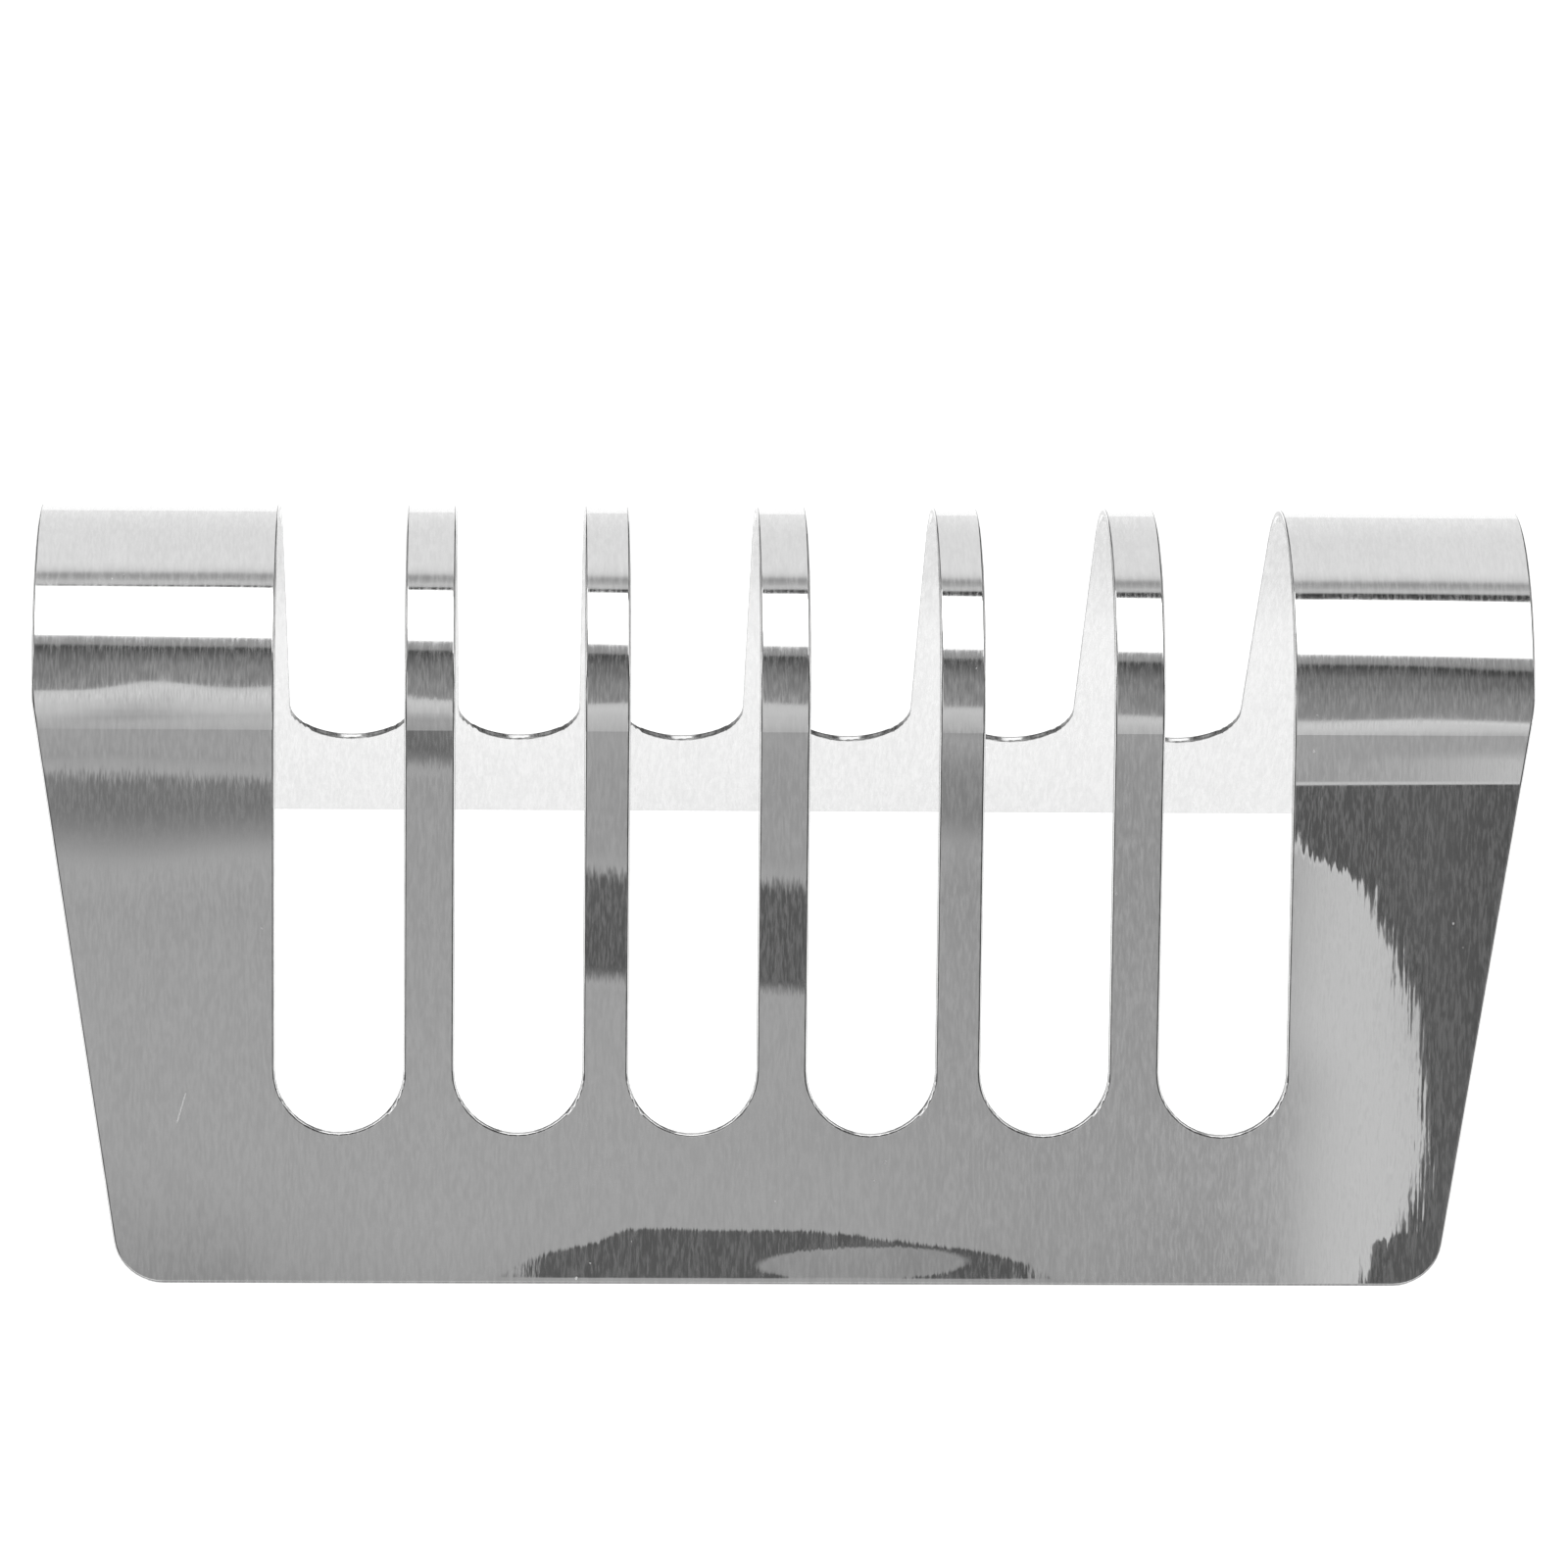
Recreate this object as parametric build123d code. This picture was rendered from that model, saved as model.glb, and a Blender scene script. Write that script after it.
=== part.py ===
from build123d import *
from math import asin, atan2, cos, degrees, hypot, radians, sin, sqrt, tan
import os

# A toast rack made from one sheet of stainless steel. The flat blank is punched with long
# round-ended slots, then bent into a round arch with two flat splayed legs, so the slots run
# down one leg, over the crest and down the other.
# Frame: +X along the rack, +Z up. The rack stands on z = 0, centred on x = 0 and y = 0.

# Overall sizes, mm
rack_length = 180.0
rack_height = 75.5
foot_spread = 100.0  # between the legs' outer faces, at the floor
sheet_thickness = 1.0
crest_radius = 23.5  # outer face of the arch

# Slots, measured along the rack. The fingers between them alternate wide and narrow.
slot_count = 6
slot_width = 15.45
wide_finger = 6.1
narrow_finger = 5.5
slot_end_rise = 18.9  # from the floor to the slot's end, measured up the leg

# Outline of each leg
side_taper = 8.2  # degrees each end leans inwards below the shoulder
shoulder_rise = 3.5  # from the start of the flat leg up to the shoulder
shoulder_radius = 20.0
foot_corner_radius = 6.0

# Finish of the punched edges
edge_radius = 0.35
foot_land = 0.1  # depth ground off the rounded foot edges, so that they stand flat

# How far the cutting shapes run past the sheet
clear = 2.0

# The outer face of each leg is the tangent from its foot to the crest's circle.
crest_z = rack_height - crest_radius
foot_to_crest = hypot(foot_spread / 2, crest_z)
lean = atan2(foot_spread / 2, crest_z) - asin(crest_radius / foot_to_crest)
leg_length = sqrt(foot_to_crest**2 - crest_radius**2)

# The leg's end is square to the sheet, so its inner edge is the lower one. Rounding lifts that
# edge a little, and the floor is then the plane that the land is ground to.
rounding_lift = edge_radius * (cos(lean) + sin(lean) - 1)
end_rise = (sheet_thickness * sin(lean) - rounding_lift - foot_land) / cos(lean)

# The front leg's outer face: local X along the rack, local Y up the leg, local Z outwards.
front_leg = Plane(origin=(0, -foot_spread / 2, 0), x_dir=(1, 0, 0), z_dir=(0, -cos(lean), sin(lean)))


def face_points(radius):
    """Foot, bend line, crest, bend line and foot of one face of the sheet, on the YZ plane."""
    reach = leg_length - end_rise
    bend_y = radius * cos(lean)
    bend_z = crest_z + radius * sin(lean)
    foot_y = bend_y + reach * sin(lean)
    foot_z = bend_z - reach * cos(lean)
    return [(-foot_y, foot_z), (-bend_y, bend_z), (0, crest_z + radius), (bend_y, bend_z), (foot_y, foot_z)]


def bent_sheet():
    """The sheet bent to its profile, at full length, with square edges and no slots."""
    outer = face_points(crest_radius)
    inner = face_points(crest_radius - sheet_thickness)
    outline = Curve()
    for foot, bend, crest, far_bend, far_foot in (outer, inner):
        outline += Line(foot, bend)
        outline += ThreePointArc(bend, crest, far_bend)
        outline += Line(far_bend, far_foot)
    for end in (0, -1):
        outline += Line(outer[end], inner[end])
    profile = Plane.YZ * make_face(outline)
    return extrude(profile, amount=rack_length / 2, both=True)


def leg_waste():
    """What is trimmed off the ends of the front leg, below the shoulders and round the corners."""
    shoulder = leg_length + shoulder_rise
    top = shoulder + shoulder_radius * tan(radians(side_taper)) + clear
    half = rack_length / 2
    foot_half = half - (shoulder - end_rise) * tan(radians(side_taper))
    right_side = [(half, top), (half, shoulder), (foot_half, end_rise)]
    left_side = [(-x, y) for x, y in reversed(right_side)]
    kept = make_face(Polyline(*right_side, *left_side, close=True))
    corners = kept.vertices().group_by(Axis.Y)
    kept = fillet(corners[0], foot_corner_radius)
    shoulders = kept.vertices().filter_by(lambda v: abs(v.Y - shoulder) < sheet_thickness)
    kept = fillet(shoulders, shoulder_radius)
    blank = Pos(0, (top + end_rise) / 2) * Rectangle(rack_length + 2 * clear, top - end_rise)
    depth = sheet_thickness + clear
    return extrude(front_leg * (blank - kept), amount=clear) + extrude(front_leg * (blank - kept), amount=-depth)


def slot_centres():
    """Where each slot lies along the rack."""
    centres = [0.0]
    for finger in range(slot_count - 1):
        bar = narrow_finger if finger % 2 else wide_finger
        centres.append(centres[-1] + slot_width + bar)
    middle = centres[-1] / 2
    return [x - middle for x in centres]


def slot_cutters():
    """One cutter over the crest for each slot, and one for its round end on the front leg."""
    radius = slot_width / 2
    split_z = (slot_end_rise + slot_width) * cos(lean)
    split_rise = split_z / cos(lean) + slot_width
    over_crest = []
    front_ends = []
    for x in slot_centres():
        height = rack_height + clear - split_z
        over_crest.append(Pos(x, 0, split_z + height / 2) * Box(slot_width, foot_spread, height))
        straight = split_rise - slot_end_rise - radius
        hole = Pos(x, slot_end_rise + radius) * Circle(radius)
        hole += Pos(x, slot_end_rise + radius + straight / 2) * Rectangle(slot_width, straight)
        front_ends.append(extrude(front_leg * hole, amount=sheet_thickness + clear, both=True))
    return over_crest, front_ends


def rims(sheet):
    """The sharp edges round the sheet and its slots: not the bend lines or the edges across it."""

    def is_rim(edge):
        along = edge.bounding_box().size.X > edge.length * 0.999
        bend_line = along and edge.center().Z > slot_end_rise / 2
        return edge.length > sheet_thickness * 1.05 and not bend_line

    return sheet.edges().filter_by(is_rim)


def bent_steel_rack():
    """The whole rack: one bent, slotted and edge-rounded sheet."""
    over_crest, front_ends = slot_cutters()
    front_cuts = [leg_waste(), *front_ends]
    back_cuts = [mirror(cut, about=Plane.XZ) for cut in front_cuts]
    sheet = bent_sheet()
    for cut in (*over_crest, *front_cuts, *back_cuts):
        sheet -= cut
    sheet = fillet(rims(sheet), edge_radius)
    below_floor = Pos(0, 0, -clear) * Box(rack_length, foot_spread + 2 * clear, 2 * clear)
    return sheet - below_floor


os.makedirs("parts", exist_ok=True)
rack = bent_steel_rack()
rack.label = "bent_steel_rack"
export_step(rack, "parts/bent_steel_rack.step")
print("leg lean", round(degrees(lean), 3), "degrees; leg length", round(leg_length, 3), "mm")
print("slot centres", [round(x, 3) for x in slot_centres()])
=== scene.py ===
"""Toast rack bent from one sheet of polished steel, shown on a plain white floor under soft studio light.

Everything is in metres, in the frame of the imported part: X runs along the rack, Y goes from front to back and
Z is up. Inside the steel's material, places are in millimetres.
"""

import math

import bpy
from mathutils import Matrix, Vector


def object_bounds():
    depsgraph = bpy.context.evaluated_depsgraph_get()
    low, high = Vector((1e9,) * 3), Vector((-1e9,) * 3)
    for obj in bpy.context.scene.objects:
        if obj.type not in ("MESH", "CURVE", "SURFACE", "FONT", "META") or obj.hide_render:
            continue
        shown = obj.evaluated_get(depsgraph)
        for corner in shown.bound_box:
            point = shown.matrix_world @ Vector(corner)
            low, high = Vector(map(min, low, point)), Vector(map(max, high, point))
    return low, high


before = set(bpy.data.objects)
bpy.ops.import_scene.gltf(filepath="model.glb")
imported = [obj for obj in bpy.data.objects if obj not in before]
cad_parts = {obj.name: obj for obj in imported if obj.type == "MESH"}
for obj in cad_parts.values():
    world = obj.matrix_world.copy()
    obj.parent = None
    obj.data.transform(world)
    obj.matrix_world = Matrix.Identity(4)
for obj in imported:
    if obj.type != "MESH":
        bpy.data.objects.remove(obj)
cad_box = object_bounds()
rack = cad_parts["bent_steel_rack"]

MM = 0.001

# Camera: a long lens, well above the rack and a little to its left, turned a touch about its own axis.
LENS_MM = 185.0
SENSOR_MM = 36.0
CAMERA_DISTANCE = 0.9935
CAMERA_ELEVATION = math.radians(35.36)
CAMERA_YAW = math.radians(2.46)
CAMERA_ROLL = math.radians(1.70)
CAMERA_TARGET = Vector((0.0009, -0.0004, 0.03945))
CAMERA_CLIP_START, CAMERA_CLIP_END = 0.05, 50.0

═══

> _Directions_: Give back exactly the lines running from the line that contains "return sheet.edges().filter_by(is_rim)" through the line that contains "low, high = Vector((1e9,)", and nothing outside them.

> _Task answer_:
    return sheet.edges().filter_by(is_rim)


def bent_steel_rack():
    """The whole rack: one bent, slotted and edge-rounded sheet."""
    over_crest, front_ends = slot_cutters()
    front_cuts = [leg_waste(), *front_ends]
    back_cuts = [mirror(cut, about=Plane.XZ) for cut in front_cuts]
    sheet = bent_sheet()
    for cut in (*over_crest, *front_cuts, *back_cuts):
        sheet -= cut
    sheet = fillet(rims(sheet), edge_radius)
    below_floor = Pos(0, 0, -clear) * Box(rack_length, foot_spread + 2 * clear, 2 * clear)
    return sheet - below_floor


os.makedirs("parts", exist_ok=True)
rack = bent_steel_rack()
rack.label = "bent_steel_rack"
export_step(rack, "parts/bent_steel_rack.step")
print("leg lean", round(degrees(lean), 3), "degrees; leg length", round(leg_length, 3), "mm")
print("slot centres", [round(x, 3) for x in slot_centres()])
=== scene.py ===
"""Toast rack bent from one sheet of polished steel, shown on a plain white floor under soft studio light.

Everything is in metres, in the frame of the imported part: X runs along the rack, Y goes from front to back and
Z is up. Inside the steel's material, places are in millimetres.
"""

import math

import bpy
from mathutils import Matrix, Vector


def object_bounds():
    depsgraph = bpy.context.evaluated_depsgraph_get()
    low, high = Vector((1e9,) * 3), Vector((-1e9,) * 3)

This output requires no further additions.